The herons seemed to be vying with each other to pick the best spot for photos this morning.

A tough call, but I think this one picked the best spot.
One of our chicks was sleeping in when I arrived on the pond.
The sibling was taking advantage of not having a line for breakfast. The parents were busy feeding it before the sun came up.
Mom and dad are foraging, our chick is awaiting the next course for breakfast.
Shortly after sunup, an intruder flew in. Mom and dad went to challenge him, our chick flattened out to hide. (I’m guessing the intruder is a male, our home team male is the more aggressive challenging the intruder.)
The home team and the intruder ‘circle dancing.’ Loons will circle each other to size each other up.
The intruder didn’t take the hint that the pond was occupied and dad stepped things up. Wing rowing is an aggressive display to drive the other loon off.
Wing rowing is when loons propel themselves along the water with their wings, while calling.
Changing direction is accomplished by dipping one wing in the water.
After a time, the intruder was chased to the far end of the pond.

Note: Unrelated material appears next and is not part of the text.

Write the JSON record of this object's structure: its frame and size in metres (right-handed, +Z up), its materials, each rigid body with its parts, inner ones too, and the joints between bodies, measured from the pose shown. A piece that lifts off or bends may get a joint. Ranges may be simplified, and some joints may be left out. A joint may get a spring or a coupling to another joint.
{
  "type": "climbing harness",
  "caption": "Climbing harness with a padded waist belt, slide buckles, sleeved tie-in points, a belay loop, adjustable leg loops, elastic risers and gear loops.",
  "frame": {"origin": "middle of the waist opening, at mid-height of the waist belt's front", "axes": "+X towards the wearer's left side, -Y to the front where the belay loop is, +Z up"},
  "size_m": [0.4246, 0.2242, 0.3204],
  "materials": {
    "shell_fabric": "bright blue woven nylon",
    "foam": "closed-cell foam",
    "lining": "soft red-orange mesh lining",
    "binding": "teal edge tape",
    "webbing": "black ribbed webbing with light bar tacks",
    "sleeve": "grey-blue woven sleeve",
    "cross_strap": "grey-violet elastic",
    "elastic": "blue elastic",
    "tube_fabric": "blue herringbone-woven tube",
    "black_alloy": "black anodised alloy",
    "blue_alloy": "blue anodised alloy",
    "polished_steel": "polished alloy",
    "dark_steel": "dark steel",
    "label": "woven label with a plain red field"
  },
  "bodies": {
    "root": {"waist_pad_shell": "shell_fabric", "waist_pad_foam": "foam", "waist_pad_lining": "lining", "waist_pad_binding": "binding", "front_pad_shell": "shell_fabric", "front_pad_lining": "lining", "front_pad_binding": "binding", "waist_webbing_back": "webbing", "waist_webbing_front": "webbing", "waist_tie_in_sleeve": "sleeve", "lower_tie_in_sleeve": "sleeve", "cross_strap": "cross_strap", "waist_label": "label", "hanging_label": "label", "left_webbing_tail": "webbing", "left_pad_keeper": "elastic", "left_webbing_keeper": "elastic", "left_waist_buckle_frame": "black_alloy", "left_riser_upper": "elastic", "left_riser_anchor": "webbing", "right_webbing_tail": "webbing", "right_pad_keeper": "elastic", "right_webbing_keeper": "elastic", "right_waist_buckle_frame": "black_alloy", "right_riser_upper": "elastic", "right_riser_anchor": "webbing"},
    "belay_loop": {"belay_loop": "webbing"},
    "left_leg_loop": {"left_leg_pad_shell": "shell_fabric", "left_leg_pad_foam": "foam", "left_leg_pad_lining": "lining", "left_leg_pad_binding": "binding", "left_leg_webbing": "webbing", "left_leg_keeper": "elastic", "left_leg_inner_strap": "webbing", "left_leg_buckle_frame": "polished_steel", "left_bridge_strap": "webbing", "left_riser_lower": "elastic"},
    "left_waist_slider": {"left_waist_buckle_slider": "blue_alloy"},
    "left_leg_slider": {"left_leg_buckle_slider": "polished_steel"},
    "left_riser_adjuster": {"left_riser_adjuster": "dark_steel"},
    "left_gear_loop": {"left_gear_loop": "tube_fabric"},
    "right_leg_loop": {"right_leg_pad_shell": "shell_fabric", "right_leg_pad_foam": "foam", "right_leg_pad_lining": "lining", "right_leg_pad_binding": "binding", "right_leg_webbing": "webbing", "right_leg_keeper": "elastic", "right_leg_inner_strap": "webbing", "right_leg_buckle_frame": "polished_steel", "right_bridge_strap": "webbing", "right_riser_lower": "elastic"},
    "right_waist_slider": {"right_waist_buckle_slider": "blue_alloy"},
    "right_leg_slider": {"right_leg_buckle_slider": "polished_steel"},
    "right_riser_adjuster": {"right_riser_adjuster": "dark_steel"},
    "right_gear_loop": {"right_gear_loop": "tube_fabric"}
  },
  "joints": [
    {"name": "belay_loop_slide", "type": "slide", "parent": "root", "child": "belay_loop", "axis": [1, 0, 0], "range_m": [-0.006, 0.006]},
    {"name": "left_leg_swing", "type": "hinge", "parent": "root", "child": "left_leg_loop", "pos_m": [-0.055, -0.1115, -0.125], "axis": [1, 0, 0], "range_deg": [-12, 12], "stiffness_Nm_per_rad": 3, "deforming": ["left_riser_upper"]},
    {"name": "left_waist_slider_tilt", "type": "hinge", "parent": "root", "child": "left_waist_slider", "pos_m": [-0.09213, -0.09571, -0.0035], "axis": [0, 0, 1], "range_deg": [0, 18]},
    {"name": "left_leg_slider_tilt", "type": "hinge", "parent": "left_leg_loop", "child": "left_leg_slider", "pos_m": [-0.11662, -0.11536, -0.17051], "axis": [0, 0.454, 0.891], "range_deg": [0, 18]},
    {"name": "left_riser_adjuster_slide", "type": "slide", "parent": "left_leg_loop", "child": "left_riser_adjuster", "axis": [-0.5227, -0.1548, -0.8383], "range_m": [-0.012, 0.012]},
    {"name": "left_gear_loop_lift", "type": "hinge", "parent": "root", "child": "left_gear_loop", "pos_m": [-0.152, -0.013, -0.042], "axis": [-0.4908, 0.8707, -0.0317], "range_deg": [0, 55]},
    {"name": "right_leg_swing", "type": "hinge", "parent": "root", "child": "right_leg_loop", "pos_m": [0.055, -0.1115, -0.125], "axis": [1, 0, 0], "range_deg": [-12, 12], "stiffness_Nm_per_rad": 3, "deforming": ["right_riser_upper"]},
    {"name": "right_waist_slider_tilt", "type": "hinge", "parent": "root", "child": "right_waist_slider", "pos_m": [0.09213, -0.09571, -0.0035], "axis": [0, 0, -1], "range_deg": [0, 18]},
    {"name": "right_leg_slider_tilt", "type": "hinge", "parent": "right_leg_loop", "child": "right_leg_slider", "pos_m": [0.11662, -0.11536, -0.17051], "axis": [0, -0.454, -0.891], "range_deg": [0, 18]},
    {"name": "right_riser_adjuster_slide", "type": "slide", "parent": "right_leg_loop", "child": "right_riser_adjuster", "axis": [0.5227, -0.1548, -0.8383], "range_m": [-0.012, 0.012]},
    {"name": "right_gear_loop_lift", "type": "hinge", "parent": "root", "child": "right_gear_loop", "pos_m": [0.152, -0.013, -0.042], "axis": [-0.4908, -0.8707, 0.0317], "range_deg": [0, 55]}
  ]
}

Dad returned to the chicks to resume breakfast. These chicks can now make real dives, I clocked them underwater for over 30 seconds at a time several times this morning. But, they’ll still depend on the parents for food for several weeks.
Adolescent loons will pester their parents to be fed by nibbling on the parent. Mostly they nibble around the parent’s neck. I wonder how they learn this behavior. Certainly the parent’s don’t teach it to them….
Pestering paid off, dad resumed foraging for the chicks.
The chicks are learning to preen – to clean and straighten their feathers. Loons need to sort through all of their feathers regularly.
Loons have a uropygial gland at the base of their tail. This gland excretes a waxy substance that the birds used to keep their feathers waterproof. Reaching the gland and rubbing all of a loon’s feathers requires a bit of contortion.
Dad has finished preening and goes up for a good stretch.
And so does our chick….

The intruder stayed at the far end of the pond for the remainder of the time I was on the pond. I’m looking forward to getting back up to visit them again.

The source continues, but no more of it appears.